I was troubled by what I heard the person saying to the students. And then there was the main perpetrator’s aunt who took to Facebook to cuss and try to defend the indefensible actions of her nephew.
The video-clip of a group of cowardly girls in one of our primary schools brutally assaulting a “schoolmate” highlights the challenges we face as a nation.
During my years as deputy director of education/head of quality assurance in a London borough, I constantly reminded parents and educators that children learn what they live.
If our parents fail in their duty of care for their children, and if our schools fail to create an environment that is conducive to teaching/learning/fostering good relationships at all levels; if they fail to develop whole-school approaches to discipline and prefer instead to confront students in a manner that will “wind” them up to respond with aggression, we will soon find ourselves further down the slippery slope.
Let’s consider indiscipline within the wider societal context in which there is too much anger and violence. What impact is this having on students? How are we using our knowledge of the main variables that influence students’ achievements?
Each school must consider the context in which teaching and learning is taking place; the overall effectiveness of the school; leadership and management; achievement and standards; personal development and well-being of students; the effectiveness/inclusiveness of the curriculum; the quality of provision, including resources; and home/school/community partnerships.
Schools/parents/students matter; and they should all be accountable.
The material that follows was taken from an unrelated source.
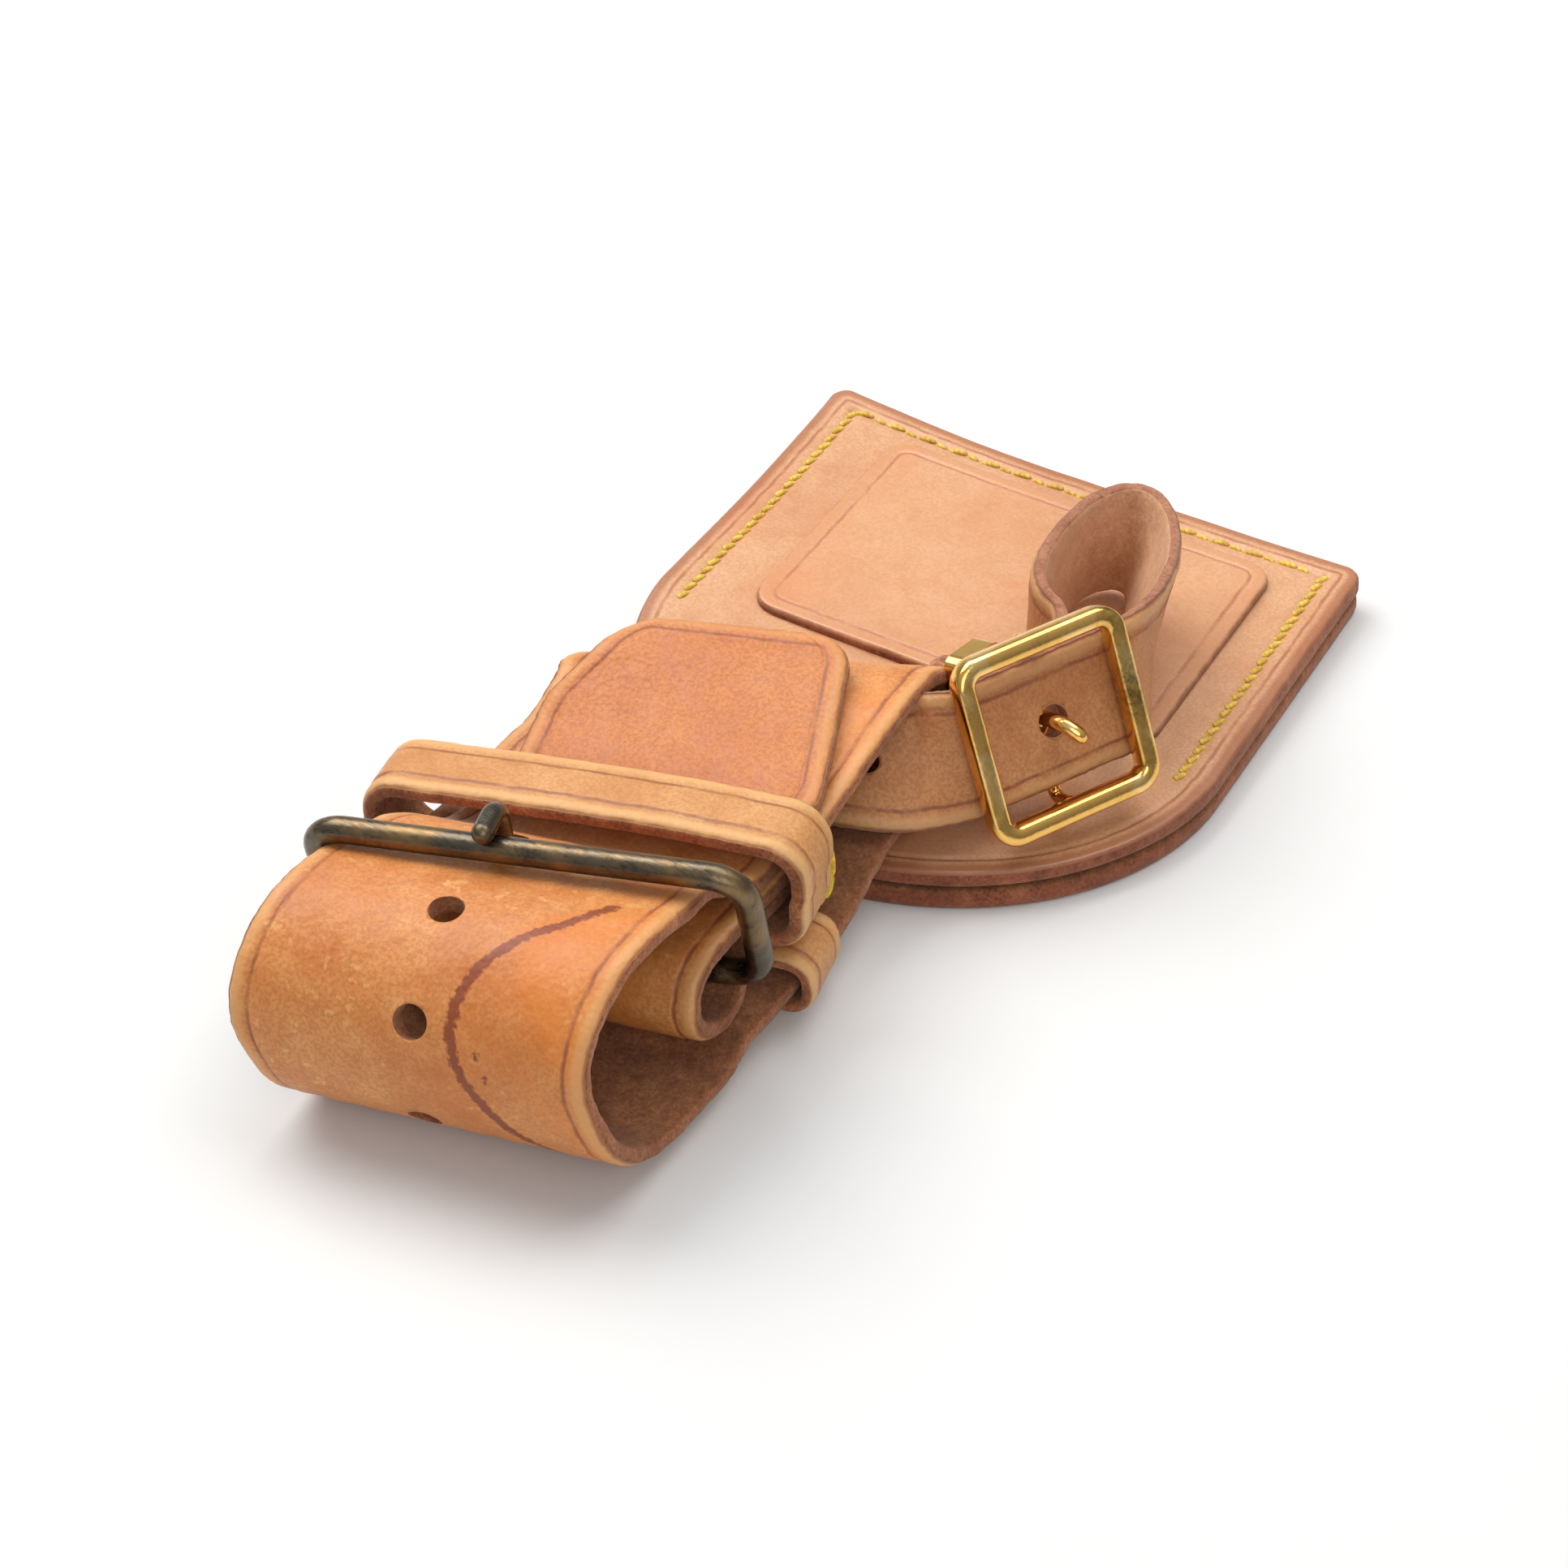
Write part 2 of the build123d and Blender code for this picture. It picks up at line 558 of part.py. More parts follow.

We need rigorous self-evaluation frameworks in our schools, coupled with independent external evaluation/assessment — such as the UK’s Ofsted inspection system, with a dedicated team of external school inspectors — or we will always have difficulties in determining how well our schools are doing/the quality and standard of education in our schools and what we need to do to help them manage improvement. What yardstick are we using to test “quality?”
As Pope Francis said, “Our children need sure guidance in the process of growing in responsibility for themselves and others.” Any parent and/or educator who abrogates his/her responsibility to guide the children in their care is simply adding to our daily woes.